Similarly, nature gives us purpose by reminding us that we are an integral part of something bigger than ourselves. The awe we feel when standing under a mountain or watching waves crashing onto rocks tells our brains that there is more to our existence than we can begin to conceive – that the mountain and the sea were here long before us, and will continue long after us. Nature gives us perspective.


Photo: Karen Lowe Photography

Nature Helps Us To Understand

Through validation and perspective, humans grow. We grow in body, in mind and in spirit. We thrive on reactions and interactions: in fact, our serotonin levels actually increase when we do a good deed for someone else. And even more so when we do the same for ourselves. All health really is, is the ability to notice when your body and mind are in need of nourishment – and to do something about it.

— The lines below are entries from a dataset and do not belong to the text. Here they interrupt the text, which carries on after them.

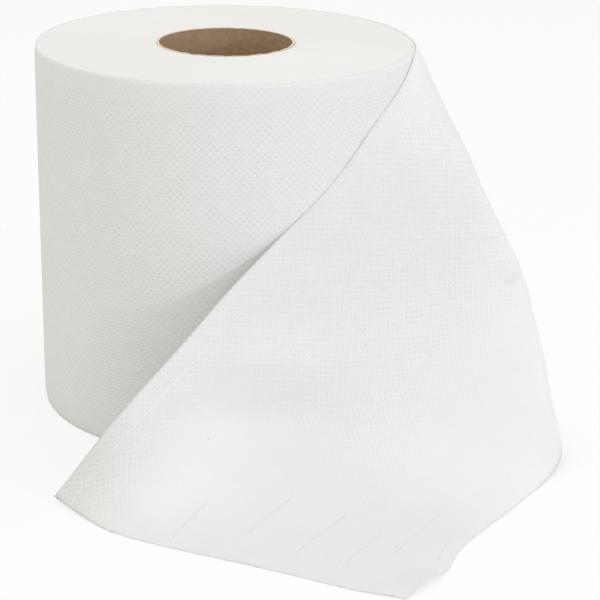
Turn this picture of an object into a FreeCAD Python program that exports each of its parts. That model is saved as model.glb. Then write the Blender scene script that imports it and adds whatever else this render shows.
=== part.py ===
import FreeCAD, Part
import math
import os

# Paper towel roll: a wound web of embossed paper on a kraft core, with its free end pulled
# down over the front and lying on the table.  Millimetres, +Z up, the roll's axis is Z and
# its lower end face is z = 0.  The person using it stands on the -Y side.

# ---- driving sizes ----
sheet_width = 194.0      # width of the web, so the height of the roll
roll_radius = 100.0      # outside of the outermost turn
core_bore = 35.0         # inside radius of the kraft core
core_wall = 1.3          # wall of the kraft core
paper = 0.5              # one thickness of embossed two-ply paper
seam_turn = 45.0         # degrees: where the outermost turn stops being part of the wound log
free_length = 316.0      # paper beyond the roll's right-hand side (turn 0)
clearance = 0.6          # the free web stands this far off the turn below it
table_gap = 0.4          # and this far off the table where it lies flat
hem_lift = 0.3           # its lower edge is held just clear of the table
ease_length = 0.5        # how gradually it meets either of them
settle_length = 45.0     # it takes this length to come clear of the seam
held_radius = 10.0       # each place below is held over about this much paper
ring_count = 4           # grooves in each end face that show the turns
ring_depth = 0.5
ring_half_width = 0.45

# ---- how the free web falls ----
# Still on the roll, a place on the web is (back, up): back is the share of the way from turn 0
# back to the seam, and up is hundredths of the sheet width from the web's lower edge.
on_the_roll = [
    (1, 100), (1, 50), (1, 0), (0.57, 100), (0.57, 31), (0.15, 100), (-0.1, 100),
    (0.28, 50), (0.84, 0)]
# Beyond, a place on the web is (along, up) and where it is held is (turn, off, height).
# along, up, off and height are hundredths of the sheet width: along is counted from turn 0,
# up from the web's lower edge, off outwards from the roll's side, height from the table.
# turn is in degrees about the roll's axis, from +X, towards +Y.
back_panel = [(9.3, 46.9, -4.2, 12.4, 47.4), (16, 0, -10, 16.5, 0)]
top_edge = [
    (11.9, 100, -13.5, 0.5, 97.9), (24.2, 100, -26, 0.5, 92.8), (40.2, 100, -41, 0.5, 85.1),
    (52.6, 100, -51, 0.5, 76.8), (73.7, 100, -69, 0.5, 62.9), (87.1, 100, -80, 3.1, 54.6),
    (104.1, 100, -91, 10.8, 44.8), (123.2, 100, -99.5, 22.7, 34.5), (139.7, 100, -106, 33, 23.7)]
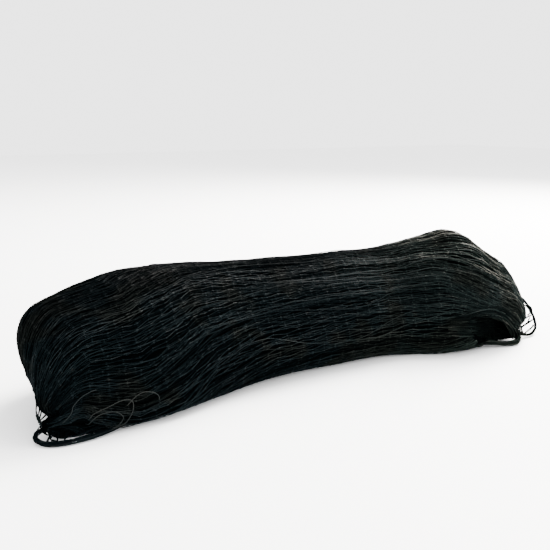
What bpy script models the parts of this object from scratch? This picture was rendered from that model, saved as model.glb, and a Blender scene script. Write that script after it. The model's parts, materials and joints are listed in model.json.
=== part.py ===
"""Bird netting: one length of fine black mesh, collapsed and folded into a hank with a drawn-in waist.

The hank lies along X on the plane z = 0, with its front towards -Y. The body is a loft through unlike sections that
shrink at both ends onto a gathered fold. Folds are pressed into its skin, the fold of the right end is left hollow,
and slack bundles of strands are joined to both ends.
The tables are in millimetres. Lengths become metres when the meshes are made.
"""

import math

import bmesh
import bpy
import numpy as np
from mathutils import Vector, noise

MM = 0.001
NAME = "bird_netting"
# The middle of the finished hank's box in the tables' X and Y. The part's origin is there, on z = 0.
MIDDLE_X = 6.3
MIDDLE_Y = 3.0

# The body's sections, from the left lobe to the right one. Each passes through four extreme points: front, top, back
# and foot. brow is the fullness of the curve from front to top, and keel of the one from foot to front: 2 is an
# ellipse, less is flatter and more is squarer.
SECTION_COLUMNS = ("x", "front_y", "front_z", "top_y", "top_z", "back_y", "back_z", "foot_y", "brow", "keel")
SECTIONS = (
    (-219, -65, 14, -2, 88, 52, 36, -14, 1.85, 2.8),
    (-203, -69, 15, 3, 91, 65, 39, -14, 1.85, 3.0),
    (-184, -71, 18, 8, 95, 73, 42, -10, 1.75, 3.2),
    (-168, -70, 19, 10, 100, 76, 44, -8, 1.75, 3.2),
    (-150, -67, 20, 12, 101, 76, 45, -8, 1.70, 3.2),
    (-132, -62, 21, 14, 101, 74, 46, -6, 1.65, 3.2),
    (-100, -52, 24, 18, 100, 71, 48, -4, 1.60, 3.0),
    (-70, -43, 28, 24, 97, 67, 49, 0, 1.50, 2.7),
    (0, -39, 32, 28, 95, 63, 50, 2, 1.45, 2.5),
    (60, -39, 32, 28, 94, 63, 50, 2, 1.45, 2.5),
    (98, -41, 28, 24, 93, 65, 48, -2, 1.50, 2.8),
    (122, -54, 24, 18, 97, 69, 46, -6, 1.60, 3.0),
    (148, -62, 23, 8, 103, 70, 42, -10, 1.70, 3.1),
    (166, -63, 23, 0, 110, 68, 40, -10, 1.75, 2.8),
    (182, -61, 24, -4, 110, 62, 36, -8, 1.75, 2.4),
    (202, -57, 24, -14, 89, 44, 27, -4, 1.80, 2.2),
)
SECTION_STEP = 8.5
QUARTER_POINTS = 14
BACK_FULLNESS = 2.1
FOOT_DEPTH = 2.0

# The gathered ends. The last section shrinks onto a fold line that climbs from a low corner at the front to the back,
# fastest at its front, by the power END_ARCH. The line bulges out along X by reach in its middle, and by less at its
# front and back. tuck is the share of the reach that the underside lacks. taper is 1 for a round end and more for a
# sloping one.
END_COLUMNS = ("side", "reach", "front_reach", "front_y", "front_z", "back_reach", "back_y", "back_z", "tuck", "taper")
ENDS = (
    (-1, 36.5, 25, -55, 6, 14, 34, 58, 0.38, 1.0),
    (1, 48, 35, -41, 17, 16, 26, 24, 0.15, 1.25),
)
END_RINGS = 7
END_LEFT_OVER = 0.18
END_ARCH = 0.5

# Folds pressed into the skin. v counts quarters round a section: 0 is the front, 1 the top, 2 the back, 3 the foot.
FOLD_COLUMNS = ("x0", "v0", "x1", "v1", "width", "depth")
FOLDS = (
    (-60, 1.04, -219, 0.88, 0.08, 2.5),
    (-95, 0.84, -219, 0.64, 0.07, 2.5),
    (-20, 0.68, -219, 0.42, 0.08, 3.0),
    (-70, 0.50, -219, 0.26, 0.07, 2.5),
    (10, 0.36, -219, 0.10, 0.08, 3.5),
    (-60, 0.18, -219, -0.06, 0.07, 3.0),
    (-110, 0.02, -235, -0.26, 0.09, 5.0),
    (30, 1.06, 202, 0.92, 0.08, 2.5),
    (90, 0.82, 202, 0.72, 0.07, 2.5),
    (10, 0.60, 202, 0.53, 0.07, 2.5),
    (70, 0.38, 202, 0.36, 0.06, 2.5),
    (20, 0.14, 140, 0.08, 0.07, 2.0),
    (-219, 1.30, 40, 1.38, 0.08, 2.5),
    (-60, 1.62, 202, 1.50, 0.08, 3.0),
    (-219, 1.84, 150, 1.86, 0.08, 3.0),
    (-140, 2.18, 202, 2.06, 0.08, 3.5),
    (-219, 2.42, 110, 2.40, 0.09, 3.0),
)
FOLD_FADE = 30.0
LUMP_SIZE = 46.0
LUMP_HEIGHT = 2.2

# The hollow in the fold of the right end: a tilted ellipsoid, cut in from the front.
HOLLOW_CENTRE = (182, -58, 20)
HOLLOW_HALVES = (36, 40, 12)
HOLLOW_TILT = 18.0

# Slack bundles of strands, and the fold that sags under the left end: the radius and the route of each, from inside
# the body and back into it.
LEFT_LOOP_RADIUS = 2.3
LEFT_LOOP = (
    (-222, -35, 16),
    (-239, -41, 11),
    (-248, -47, 6.5),
    (-250.5, -54, 3.4),
    (-246, -62, 2.5),
    (-236, -66.5, 2.5),
    (-222, -67, 2.5),
    (-208, -65, 2.8),
    (-192, -61, 5),
    (-176, -52, 10),
)
LEFT_FOLD_RADIUS = 5.5
LEFT_FOLD = (
    (-228, -34, 13),
    (-235, -43, 9),
    (-233, -50, 6.6),
    (-223, -54.5, 6.2),
    (-211, -56, 6.4),
    (-197, -55.5, 7.5),
    (-184, -50, 12),
)
LIP_RADIUS = 3.0
LIP = (
    (152, -47, 12),
    (167, -52, 8.5),
    (182, -53, 6),
    (197, -57, 3.6),
    (212, -58, 3.3),
    (222, -49, 7),
    (229, -38, 14),
)
RIGHT_LOOP_RADIUS = 1.3
RIGHT_LOOP = (
    (240, -25, 42),
    (253, -27, 34),
    (260, -29, 25),
    (264, -32, 15.5),
    (262, -37, 7.5),
    (254, -42, 4),
    (243, -45.5, 2.6),
    (230, -45, 5),
)
STEPS_PER_SPAN = 3

NET_COLOUR = (0.012, 0.016, 0.015, 1.0)
NET_ROUGHNESS = 0.75


def rows(columns, table):
    return [dict(zip(columns, row)) for row in table]


def metres(point):
    """A point of the tables in the part's frame."""
    return Vector((point[0] - MIDDLE_X, point[1] - MIDDLE_Y, point[2])) * MM


def clear_scene():
    for item in list(bpy.data.objects):
        bpy.data.objects.remove(item, do_unlink=True)


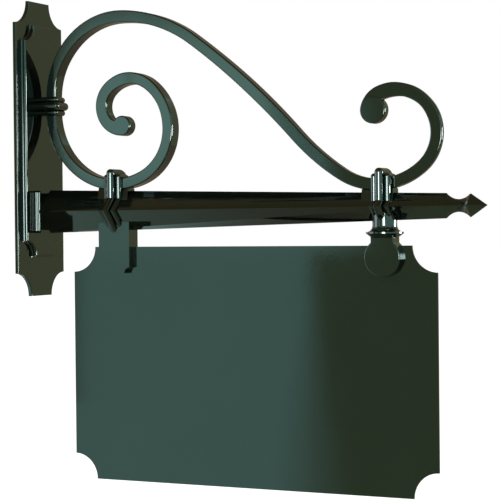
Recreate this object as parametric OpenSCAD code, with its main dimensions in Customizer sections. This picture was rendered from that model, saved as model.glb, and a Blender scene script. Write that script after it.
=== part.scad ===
// Projecting sign: wall plate, square arm, scroll and a hanging panel. Sizes in millimetres.
// Origin is the centre of the wall plate's back face. +X runs out along the arm, +Z is up.

/* [Wall plate] */
// width of the wall plate
plate_w = 108; // [100:1:140]
// height of the wall plate
plate_h = 384; // [370:2:460]
// thickness of the wall plate
plate_t = 5; // [4:0.5:8]
// radius of the scooped corners of the wall plate
plate_scoop_r = 30; // [15:1:34]
// rounding of the wall plate's front edge
plate_round = 0.9; // [0.4:0.1:1.5]

/* [Raised panel] */
// width of the raised panel
field_w = 86; // [80:1:92]
// height of the raised panel
field_h = 300; // [290:2:320]
// thickness of the raised panel
field_t = 6.5; // [6:0.5:9]
// how far the raised panel's centre sits above the wall plate's centre
field_rise = 10; // [0:1:14]
// radius of the scooped corners of the raised panel
field_scoop_r = 20; // [10:1:24]
// rounding of the raised panel's front edge
field_round = 2; // [1:0.25:2.5]
// radius of the cove where the raised panel meets its foot
field_cove = 1.8; // [1:0.2:2.2]
// thickness of the raised panel's foot
field_foot = 0.9; // [0.6:0.1:1.4]

/* [Fixings] */
// radius of the tapped blind holes in the wall plate's back
wall_hole_r = 4; // [3:0.5:5]
// depth of the tapped blind holes
wall_hole_depth = 10; // [6.5:0.5:10]
// distance between the blind holes across the plate
wall_hole_span_y = 50; // [44:1:54]
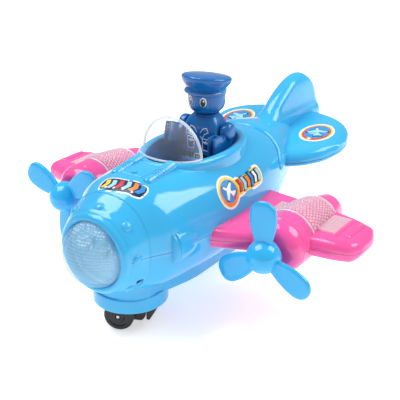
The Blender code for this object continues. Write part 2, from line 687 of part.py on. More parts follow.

At this point in time, it may not be possible to practice this type of self-care through a day at the spa, a meal with friends or a weekend away, but simply stepping outside might just provide another solution. Nature is food for the soul – it’s bounty overflowing with goodness. Taking time to commune with it, can change us. As Albert Einstein very wisely said, ‘Look deep into nature and then you will understand everything better’.